Mr. Putin had also hoped to use Syria in the service of a broader geopolitical goal: to strengthen ties with Turkey and pull it away from NATO. “Turkey’s operation drives the wedge even deeper between Turkey and NATO,” said Alexander Shumilin. “That is even more important for Putin.” The Kremlin said in a statement Tuesday night that Mr. Putin had spoken by phone with Mr. Erdogan, who accepted the Russian leader’s invitation to visit Russia in the coming days. The statement also said Mr. Putin had stressed the importance of “avoiding conflict between subdivisions of the Turkish army and Syrian government forces.”

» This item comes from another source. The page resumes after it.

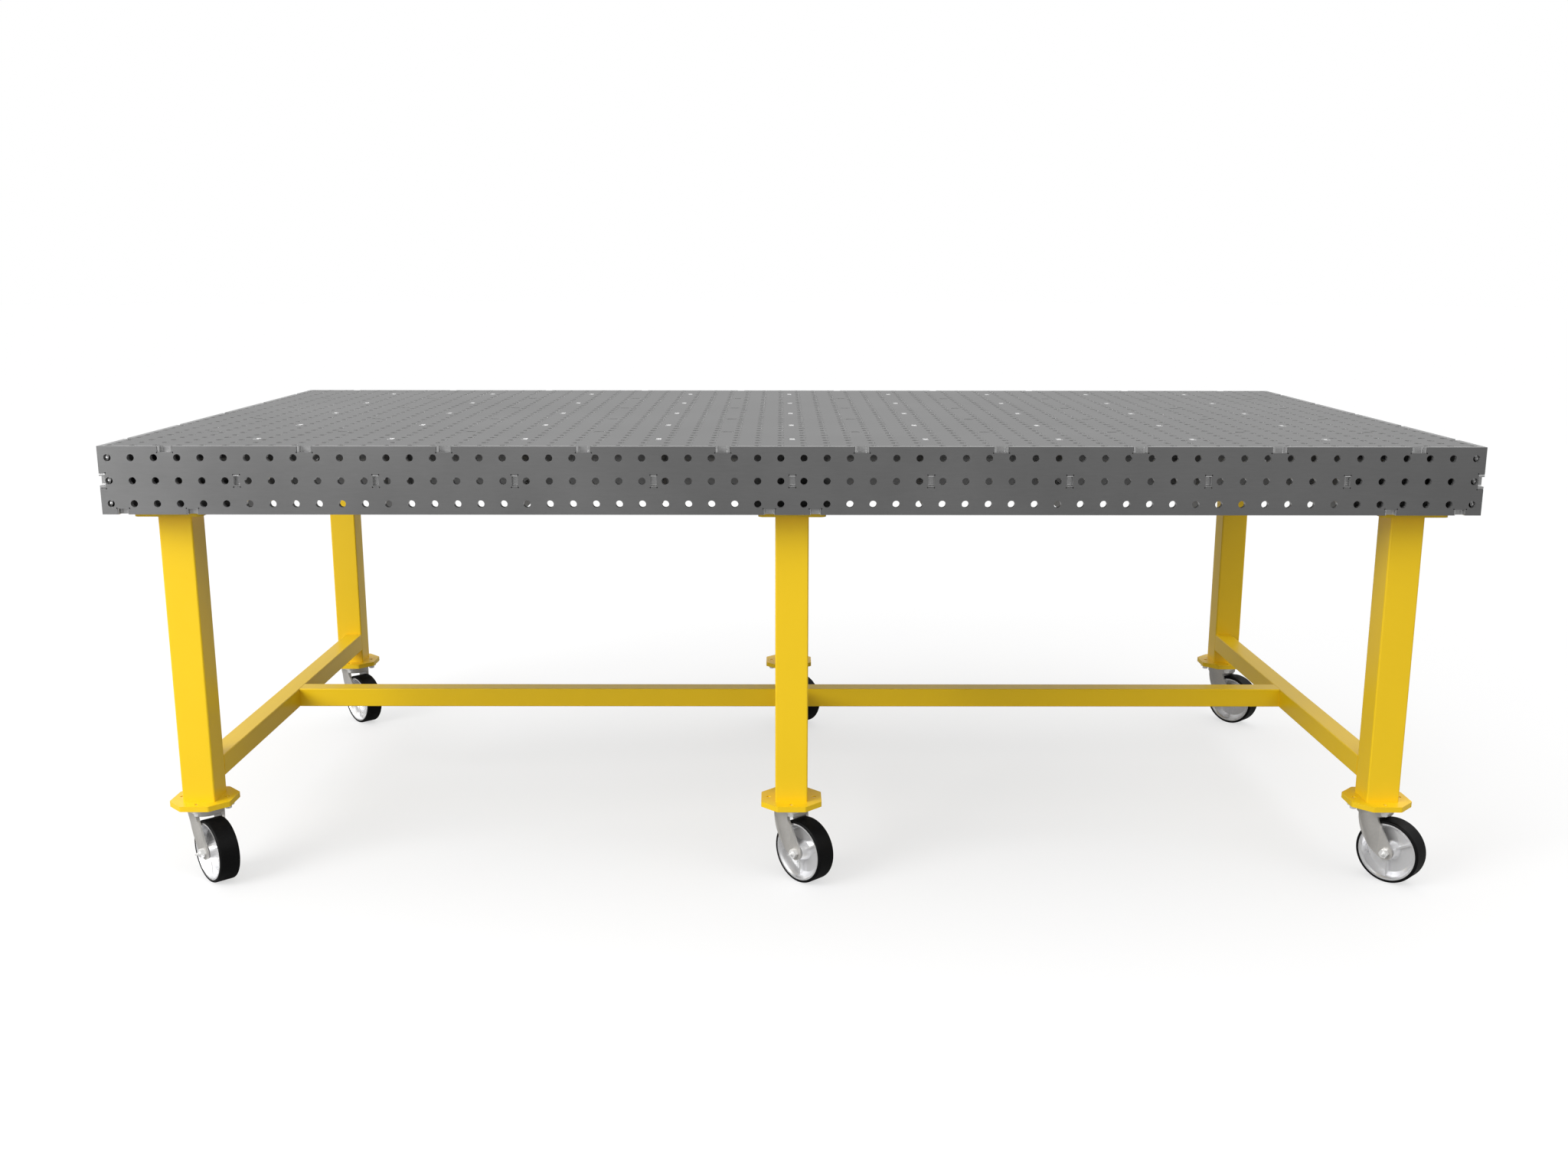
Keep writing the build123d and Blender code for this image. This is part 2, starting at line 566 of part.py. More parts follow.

What lies ahead for the future?

It is perhaps too soon, and even irresponsible, to declare Putin’s resurgent influence in Syria as a “victory lap,” or that Russia has assumed the “mantle of supreme power broker in the Middle East.” However, the fact remains that there is a significant trust deficit playing out in the Gulf countries over America’s role. While Trump plays to a domestic audience with elections looming in 2020 amidst a number of serious challenges to his campaign and legacy, it is indeed Moscow’s upper hand to make a place for itself in the volatile politics of West Asia and even beyond.

Any expectations that Russia could replace American influence pound for pound in the region are mythical at best. Russia’s nominal GDP, which stands at a mere $1.63 trillion, is its biggest hurdle. However, in its capacity-building measures, Putin’s personal gestures and via smart diplomacy of minimal interference, economic partnerships, and military assistance, Moscow is in a position to construct a long-lasting presence. A successful outcome of this geopolitical maneuvering is perhaps more strengthened by the fact that Putin’s style of authoritarian politics is more easily navigable and palatable to the Gulf monarchies. The overall forecast today is definitely advantaging Moscow in West Asia over the next few months if not years at least.